[Start The records]

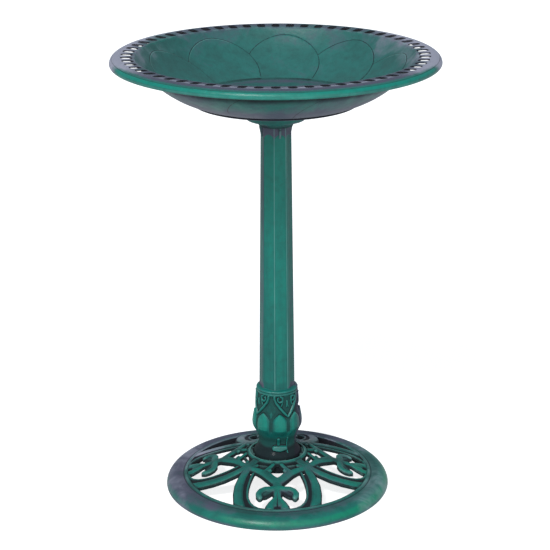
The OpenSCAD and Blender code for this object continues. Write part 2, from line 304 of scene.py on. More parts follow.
def srgb(red, green, blue):
    """An 8-bit screen colour as linear RGBA."""
    c = np.array([red, green, blue]) / 255
    linear = np.where(c <= 0.04045, c / 12.92, ((c + 0.055) / 1.055) ** 2.4)
    return (*linear.tolist(), 1.0)


class Signal:
    """A number or a colour inside a shader. Arithmetic on numbers adds maths nodes."""

    def __init__(self, shader, socket):
        self.shader, self.socket = shader, socket

    def maths(self, operation, other=0.0):
        """The result of a maths node on this and another value."""
        return self.shader.add("Math", {0: self, 1: other}, 0, operation=operation)

    def __add__(self, other):
        return self.maths("ADD", other)

    def __sub__(self, other):
        return self.maths("SUBTRACT", other)

    def __mul__(self, other):
        return self.maths("MULTIPLY", other)

    def __abs__(self):
        return self.maths("ABSOLUTE")

    def or_more(self, other):
        """The larger of the two."""
        return self.maths("MAXIMUM", other)

    def clamped(self):
        """The same sum or product, kept within 0 to 1."""
        self.socket.node.use_clamp = True
        return self

    def span(self, low, high, out_low=0.0, out_high=1.0):
        """Taken smoothly from low..high to out_low..out_high."""
        inputs = {"Value": self, "From Min": low, "From Max": high, "To Min": out_low,
                  "To Max": out_high}
        return self.shader.add("MapRange", inputs, "Result", interpolation_type="SMOOTHSTEP")


class Shader:
    """Short ways to add nodes to one material or world."""

    def __init__(self, owner):
        self.owner = owner
        owner.use_nodes = True
        self.tree = owner.node_tree

    def put(self, socket, value):
        """Links a signal to the socket, or sets a constant."""
        if isinstance(value, Signal):
            self.tree.links.new(value.socket, socket)
        else:
            socket.default_value = value

    def add(self, kind, inputs, output, **settings):
        """One output of a new node with these inputs and settings."""
        node = self.tree.nodes.new("ShaderNode" + kind)
        for key, value in settings.items():
            setattr(node, key, value)
        for key, value in inputs.items():
            self.put(node.inputs[key], value)
        return Signal(self, node.outputs[output])

    def attribute(self, name):
        """A mask that make_piece stored on the mesh, 0 where it has none."""
        return self.add("Attribute", {}, "Fac", attribute_name=name)

    def seen(self):
        """1 for what the camera sees, 0 for light that bounces."""
        return self.add("LightPath", {}, "Is Camera Ray")

    def noise(self, scale, detail=3.0, rough=0.5, stretch=(1, 1, 1), distortion=0.0):
        """Noise of about -0.5..0.5 whose features are 1/scale metres across."""
        position = self.add("TexCoord", {}, "Object")
        spot = self.add("Mapping", {"Scale": stretch, "Vector": position}, 0)
        inputs = {"Vector": spot, "Scale": scale, "Detail": detail, "Roughness": rough,
                  "Distortion": distortion}
        return self.add("TexNoise", inputs, "Fac") - 0.5

    def mix(self, amount, a, b):
        """Colour a turning into colour b as the amount goes from 0 to 1."""
        return self.add("Mix", {"Factor": amount, "A": a, "B": b}, "Result", data_type="RGBA")

    def bump(self, height, distance, strength, under=None):
        """A bump of the height, in metres, on top of the one under it."""
        inputs = {"Strength": strength, "Distance": distance, "Height": height}
        if under is not None:
            inputs["Normal"] = under
        return self.add("Bump", inputs, "Normal")

    def feed(self, node_name, inputs):
        """Puts the inputs on the node that the surface or the world ends with."""
        for key, value in inputs.items():
            self.put(self.tree.nodes[node_name].inputs[key], value)
        return self.owner


PAINT = dict(
    deep=srgb(4, 94, 88),
    bright=srgb(6, 118, 106),
    # Purple-grey wash, also laid on as painted shade
    wash_and_shade=srgb(84, 77, 100),
    # Black for a dark mottle, the petals' lines and the hollows, where it is partly painted shade
    dark=srgb(22, 22, 30),
    rub=srgb(10, 134, 118),
    fresh=srgb(8, 132, 102),
    # Pale wear, also laid on as painted highlights
    wear_and_highlight=srgb(120, 176, 168),
    # Pale lavender painted sheen
    painted_sheen=srgb(176, 175, 192),
)


WASH_MIDDLE = 0.42
PAINT_ROUGHNESS = 0.42


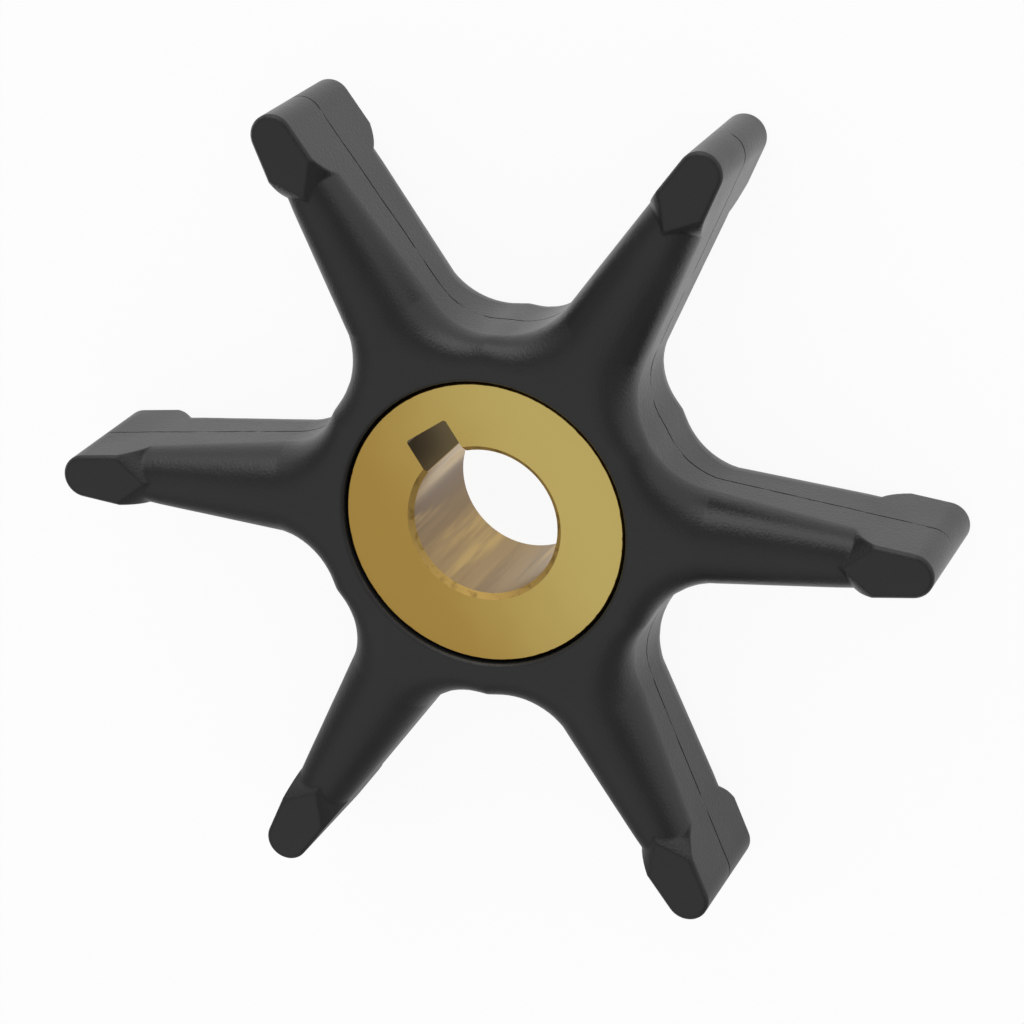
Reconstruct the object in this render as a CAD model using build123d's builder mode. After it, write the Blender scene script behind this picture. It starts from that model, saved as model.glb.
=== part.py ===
from build123d import *
from math import atan2, cos, degrees, radians, sin, sqrt
import os

os.makedirs("parts", exist_ok=True)

# Rubber body, all sizes in millimetres; the axis of the bore is Z
vane_count = 6
tip_radius = 38.5
tip_round = 1.88
flank_slope = 6.7
half_height = 6.75
ring_radius = 16.0
root_fillet = 6.2
edge_break = 0.25

# Rounded crown of a vane, which falls gently from the hub ring to the head
crown_start = 30.2
crown_drop = 0.35
crown_run = 4.0
ring_round = 2.2

# Head of a vane: its face ends inward in a point, with a hollow shoulder on each side
head_apex = 31.0
head_start = 33.8
shoulder_run = 1.9
shoulder_drop = 3.9
shoulder_hollow = 5.0

# Brass insert, and the narrow trench the mould leaves in the rubber round it
insert_radius = 12.3
insert_sink = 0.45
rim_chamfer = 0.15
trench_width = 0.2
trench_depth = 1.6
lip_break = 0.2

# Bore and keyway
bore_radius = 6.35
front_mouth = 0.45
back_mouth = 0.1
keyway_width = 4.15
keyway_floor = 9.2
keyway_corner = 0.25

# The keyway points along X, and the nearest vane stands this far round from it
vane_turn = -4.0

# The fillets at the roots of two vanes take up at most this share of their valley
valley_share = 0.95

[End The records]

Stated task: Say, as a bare number, how many lines in the entries above include the string "Blender".

Finished exercise: 2